Tor provides substantial and measurable protection against video stream fingerprinting: the best-case FPR at 0.5 recall is 0.0000063 for Tor versus 0.0000008 for HTTPS-only connections, roughly an 8x increase. Translating to world sizes, at 0.5 recall and 0.1 precision the maximum viable platform catalog is 42.9M videos over Tor versus 337.5M over HTTPS-only (Tables 3–4), confirming Tor degrades adversary capability even after an assumed prior website-fingerprinting step that identifies video platform visits.

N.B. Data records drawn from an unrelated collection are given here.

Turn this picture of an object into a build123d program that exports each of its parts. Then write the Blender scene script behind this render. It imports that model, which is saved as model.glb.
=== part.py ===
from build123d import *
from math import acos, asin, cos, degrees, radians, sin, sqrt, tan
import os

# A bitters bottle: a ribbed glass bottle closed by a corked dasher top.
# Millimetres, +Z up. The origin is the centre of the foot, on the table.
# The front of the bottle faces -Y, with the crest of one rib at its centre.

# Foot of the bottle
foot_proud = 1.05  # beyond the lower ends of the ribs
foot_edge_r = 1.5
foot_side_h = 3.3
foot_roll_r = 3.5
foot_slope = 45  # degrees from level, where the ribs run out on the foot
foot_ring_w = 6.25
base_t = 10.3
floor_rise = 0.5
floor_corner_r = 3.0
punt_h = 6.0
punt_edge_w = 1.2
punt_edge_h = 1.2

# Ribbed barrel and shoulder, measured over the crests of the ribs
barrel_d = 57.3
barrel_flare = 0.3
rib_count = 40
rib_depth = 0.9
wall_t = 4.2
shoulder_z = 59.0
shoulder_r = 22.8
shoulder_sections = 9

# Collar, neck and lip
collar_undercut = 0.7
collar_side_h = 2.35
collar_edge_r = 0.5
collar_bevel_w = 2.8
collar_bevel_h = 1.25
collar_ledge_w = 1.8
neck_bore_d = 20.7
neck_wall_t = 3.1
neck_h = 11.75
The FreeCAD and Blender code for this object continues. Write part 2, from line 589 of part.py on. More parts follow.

From 2025-walsh-improved-open-world-fingerprinting — Improved Open-World Fingerprinting Increases Threat to Streaming Video Privacy but Realistic Scenarios Remain Difficult
· §4.5.1, Tables 3–4
· 2025
· PoPETs 2025
Implications
Routing video traffic through Tor or multi-hop onion paths multiplies the adversary's minimum required world size by ~7–8x, making full-catalog platforms effectively unfingerprinted even under improved attacks.
Circumvention protocols should treat Tor-based transport as a meaningful defense against destination-video inference, not just content encryption; the noisy, variable-latency nature of Tor's path inherently disrupts DASH-layer fingerprinting features.